Oleh Fahrudin Panigfat, Ketua MUB-Jaksel
Pribumi Sula hidup dalam dunia nyata yang penuh dengan ketidaksempurnaan. Sepanjang waktu, manusia terus berikhtiar untuk mencapai yang baik dan mengurangi yang buruk. Namun, kesempurnaan hanya ada di dunia ide. Demi terlaksananya komoditi prioritas yang menjadi tulang punggung pemasukan Negara, kita harus bermimpi dengan mata yang terbuka.
Indonesia adalah Negara yang kaya akan sumber daya alam. Sula adalah bagian dari Indonesia, dan tambang sudah menjadi kebutuhan yang tak terhindarkan. Menolak tambang di Kabupaten Kepulauan Sula, Provinsi Maluku Utara, seperti menolak realitas.
Kenapa demikian? Keberadaan teknologi telah mempengaruhi masyarakat dan lingkungan di sekitarnya seiring dengan perkembangan zaman. Teknologi mampu membantu berbagai aspek kehidupan, termasuk ekonomi.
Teknologi adalah penerapan pengetahuan ilmiah untuk tujuan praktis dalam kehidupan manusia atau perubahan dan manipulasi lingkungan manusia.
Smartphone yang kita gunakan untuk berkomunikasi adalah produk tambang. Listrik yang kita pakai juga berasal dari tambang. Nyaris semua aktivitas manusia bersentuhan dan membutuhkan produk tambang.
Tambang adalah tuntutan peradaban; menolak tambang berarti menghentikan peradaban itu sendiri. Namun, siapa yang memegang otoritas untuk menolak tambang?
Kita telah mengikuti peradaban ini, kita membutuhkan semen, kawat, besi, dan berbagai produk tambang lainnya yang kita konsumsi. Lalu, apa alasan kita menolak tambang, terutama PT. Indo Mineral, yang memiliki wilayah konsesi seluas 24.440,81 hektar, meliputi Kecamatan Mangoli Selatan dan Kecamatan Mangoli Barat?
Menolak PT Indo Mineral dengan alasan bahwa aktivitas tambang akan membawa dampak kerusakan alam yang nantinya akan berimbas pada pemukiman warga di sekitar area konsesi.
Memang benar bahwa setiap pembangunan akan menyebabkan kerusakan alam. Membangun infrastruktur jalan, membakar lahan untuk berkebun, dan membangun rumah pasti akan merusak alam. Namun, rumah, jalan, dan kebun adalah kebutuhan yang harus dipenuhi dengan mematuhi persyaratan untuk pemulihan lingkungan.

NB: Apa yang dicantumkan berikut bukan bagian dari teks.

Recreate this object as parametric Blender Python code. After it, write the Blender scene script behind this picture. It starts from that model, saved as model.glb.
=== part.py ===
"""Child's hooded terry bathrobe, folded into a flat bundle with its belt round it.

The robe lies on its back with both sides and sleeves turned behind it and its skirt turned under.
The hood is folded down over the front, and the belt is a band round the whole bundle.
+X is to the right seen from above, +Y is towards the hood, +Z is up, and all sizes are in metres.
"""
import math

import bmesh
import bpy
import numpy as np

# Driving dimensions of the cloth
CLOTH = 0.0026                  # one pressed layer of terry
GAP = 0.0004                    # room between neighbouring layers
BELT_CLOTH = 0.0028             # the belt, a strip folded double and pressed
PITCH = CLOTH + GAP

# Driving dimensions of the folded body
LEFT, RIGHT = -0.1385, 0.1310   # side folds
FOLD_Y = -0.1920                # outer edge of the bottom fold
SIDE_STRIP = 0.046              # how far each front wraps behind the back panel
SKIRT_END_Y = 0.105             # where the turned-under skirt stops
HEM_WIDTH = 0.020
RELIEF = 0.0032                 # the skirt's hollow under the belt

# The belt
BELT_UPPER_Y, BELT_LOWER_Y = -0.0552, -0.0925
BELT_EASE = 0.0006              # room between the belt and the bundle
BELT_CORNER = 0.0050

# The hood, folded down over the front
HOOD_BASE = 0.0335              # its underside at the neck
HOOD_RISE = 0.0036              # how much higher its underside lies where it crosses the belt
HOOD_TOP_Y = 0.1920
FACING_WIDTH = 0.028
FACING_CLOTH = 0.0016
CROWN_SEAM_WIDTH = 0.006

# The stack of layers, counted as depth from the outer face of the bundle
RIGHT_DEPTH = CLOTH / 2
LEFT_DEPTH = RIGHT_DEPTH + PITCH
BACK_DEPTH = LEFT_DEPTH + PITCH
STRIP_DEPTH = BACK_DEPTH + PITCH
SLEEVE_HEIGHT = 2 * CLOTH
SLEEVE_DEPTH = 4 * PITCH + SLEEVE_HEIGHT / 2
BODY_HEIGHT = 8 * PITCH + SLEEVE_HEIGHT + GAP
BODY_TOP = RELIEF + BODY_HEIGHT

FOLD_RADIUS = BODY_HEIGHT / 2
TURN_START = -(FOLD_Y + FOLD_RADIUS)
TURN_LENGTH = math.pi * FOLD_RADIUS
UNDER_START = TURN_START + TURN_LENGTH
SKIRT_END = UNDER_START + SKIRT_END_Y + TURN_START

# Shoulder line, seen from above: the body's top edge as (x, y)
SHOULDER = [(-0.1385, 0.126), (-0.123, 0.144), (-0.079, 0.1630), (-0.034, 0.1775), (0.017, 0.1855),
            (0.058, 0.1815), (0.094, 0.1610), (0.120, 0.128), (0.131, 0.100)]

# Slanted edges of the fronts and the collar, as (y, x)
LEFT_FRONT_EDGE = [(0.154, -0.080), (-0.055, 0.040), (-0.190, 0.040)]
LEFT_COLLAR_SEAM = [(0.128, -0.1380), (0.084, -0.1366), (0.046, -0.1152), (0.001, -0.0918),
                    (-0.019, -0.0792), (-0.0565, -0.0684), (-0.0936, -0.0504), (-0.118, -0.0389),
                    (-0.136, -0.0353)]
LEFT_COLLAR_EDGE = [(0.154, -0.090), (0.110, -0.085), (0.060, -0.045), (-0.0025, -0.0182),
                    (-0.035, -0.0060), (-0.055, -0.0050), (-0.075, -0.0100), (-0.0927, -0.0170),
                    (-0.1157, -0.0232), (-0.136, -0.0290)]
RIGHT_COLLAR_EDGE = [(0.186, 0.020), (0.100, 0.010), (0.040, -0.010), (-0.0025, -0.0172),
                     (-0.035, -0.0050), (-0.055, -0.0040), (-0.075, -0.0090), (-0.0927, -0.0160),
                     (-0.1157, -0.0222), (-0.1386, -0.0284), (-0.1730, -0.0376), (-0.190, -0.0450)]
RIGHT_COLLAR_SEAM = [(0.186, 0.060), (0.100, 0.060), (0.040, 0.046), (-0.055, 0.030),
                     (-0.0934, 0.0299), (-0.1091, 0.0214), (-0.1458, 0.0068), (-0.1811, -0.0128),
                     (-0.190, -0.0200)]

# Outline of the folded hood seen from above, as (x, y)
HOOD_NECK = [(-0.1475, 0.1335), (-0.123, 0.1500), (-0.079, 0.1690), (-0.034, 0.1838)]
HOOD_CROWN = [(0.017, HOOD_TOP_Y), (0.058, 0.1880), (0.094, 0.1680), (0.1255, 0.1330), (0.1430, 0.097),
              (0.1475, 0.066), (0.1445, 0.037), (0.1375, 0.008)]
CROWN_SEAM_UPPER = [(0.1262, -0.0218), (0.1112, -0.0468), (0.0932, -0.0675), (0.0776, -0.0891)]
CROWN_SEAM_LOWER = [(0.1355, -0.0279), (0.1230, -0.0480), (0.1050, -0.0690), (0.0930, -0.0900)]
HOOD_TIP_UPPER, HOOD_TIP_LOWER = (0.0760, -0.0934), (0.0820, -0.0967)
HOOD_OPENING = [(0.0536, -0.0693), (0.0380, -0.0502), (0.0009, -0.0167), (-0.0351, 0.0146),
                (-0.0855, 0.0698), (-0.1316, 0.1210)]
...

Pertambangan juga pasti akan merusak alam, tapi dibutuhkan manusia. Ijin usaha pertambangan harus tetap dijalankan dengan memenuhi persyaratan, seperti Analisis Mengenai Dampak Lingkungan (AMDAL), tanggung jawab Corporate Social Responsibility (CSR), dan pengelolaan pasca tambang.
Saat ini, Undang-undang Cipta Kerja, Corporate Social Responsibility (CSR), dan AMDAL sangat ketat dan mengharuskan perusahaan tambang memberikan dana untuk memulihkan kembali lahan yang sudah digali, memperhatikan masyarakat di sekitar tambang, serta mengurangi pengangguran di Kabupaten Kepulauan Sula.

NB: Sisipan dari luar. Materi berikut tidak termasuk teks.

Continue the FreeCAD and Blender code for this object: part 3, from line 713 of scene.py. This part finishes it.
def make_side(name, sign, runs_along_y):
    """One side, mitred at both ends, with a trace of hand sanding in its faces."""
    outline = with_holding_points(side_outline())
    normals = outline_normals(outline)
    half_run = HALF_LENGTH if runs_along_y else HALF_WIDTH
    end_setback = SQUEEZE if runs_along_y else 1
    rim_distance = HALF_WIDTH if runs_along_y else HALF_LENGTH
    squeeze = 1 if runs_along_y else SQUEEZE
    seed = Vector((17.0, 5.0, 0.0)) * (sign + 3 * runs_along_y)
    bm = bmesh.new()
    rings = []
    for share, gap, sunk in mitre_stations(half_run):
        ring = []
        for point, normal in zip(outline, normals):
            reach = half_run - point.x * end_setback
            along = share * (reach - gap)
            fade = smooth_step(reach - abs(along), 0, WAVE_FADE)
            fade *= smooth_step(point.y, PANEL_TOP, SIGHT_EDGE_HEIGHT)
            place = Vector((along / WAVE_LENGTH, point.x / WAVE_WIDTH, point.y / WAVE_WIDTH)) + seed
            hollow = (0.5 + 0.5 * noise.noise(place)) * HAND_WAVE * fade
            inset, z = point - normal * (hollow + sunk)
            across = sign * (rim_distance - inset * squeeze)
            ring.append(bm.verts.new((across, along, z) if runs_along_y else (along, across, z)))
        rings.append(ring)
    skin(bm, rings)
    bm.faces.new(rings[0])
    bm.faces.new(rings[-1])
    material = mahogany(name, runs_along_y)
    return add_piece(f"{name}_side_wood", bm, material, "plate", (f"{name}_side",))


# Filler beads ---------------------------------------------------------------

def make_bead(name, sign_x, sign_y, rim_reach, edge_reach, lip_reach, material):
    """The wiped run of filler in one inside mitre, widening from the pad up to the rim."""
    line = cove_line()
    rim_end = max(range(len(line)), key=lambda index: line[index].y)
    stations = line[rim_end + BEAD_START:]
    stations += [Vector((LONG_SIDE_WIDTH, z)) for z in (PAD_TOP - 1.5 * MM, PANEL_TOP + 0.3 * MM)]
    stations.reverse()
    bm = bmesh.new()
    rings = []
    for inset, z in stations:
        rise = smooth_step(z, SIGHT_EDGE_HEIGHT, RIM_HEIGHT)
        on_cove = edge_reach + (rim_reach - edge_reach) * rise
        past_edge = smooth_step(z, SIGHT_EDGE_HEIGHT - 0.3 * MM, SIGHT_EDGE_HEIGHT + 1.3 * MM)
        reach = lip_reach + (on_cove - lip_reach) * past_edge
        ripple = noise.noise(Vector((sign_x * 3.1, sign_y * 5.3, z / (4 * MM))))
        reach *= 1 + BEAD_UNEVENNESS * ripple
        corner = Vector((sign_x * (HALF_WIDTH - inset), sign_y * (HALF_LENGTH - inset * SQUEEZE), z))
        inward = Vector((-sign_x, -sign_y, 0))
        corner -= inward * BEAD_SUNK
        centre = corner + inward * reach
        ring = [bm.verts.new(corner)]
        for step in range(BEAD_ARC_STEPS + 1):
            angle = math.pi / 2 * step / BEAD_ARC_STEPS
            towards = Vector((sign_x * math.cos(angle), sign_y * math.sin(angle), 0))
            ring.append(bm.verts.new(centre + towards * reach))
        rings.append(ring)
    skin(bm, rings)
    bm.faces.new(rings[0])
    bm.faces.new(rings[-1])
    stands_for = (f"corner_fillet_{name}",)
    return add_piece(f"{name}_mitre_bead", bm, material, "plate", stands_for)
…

Namun, masih ada pertanyaan mengapa CV. Samalita Perdana Mitra terus beroperasi hingga saat ini, ada apa?, ini kana perjuangan yang dipertanyakan di punlik saat ini.
Reformasi (Tertib) yang berjuang menjadi wakil rakyat, yang berjuang menjadi wakil partai dan yang berjuang untuk merebut kekuasaan.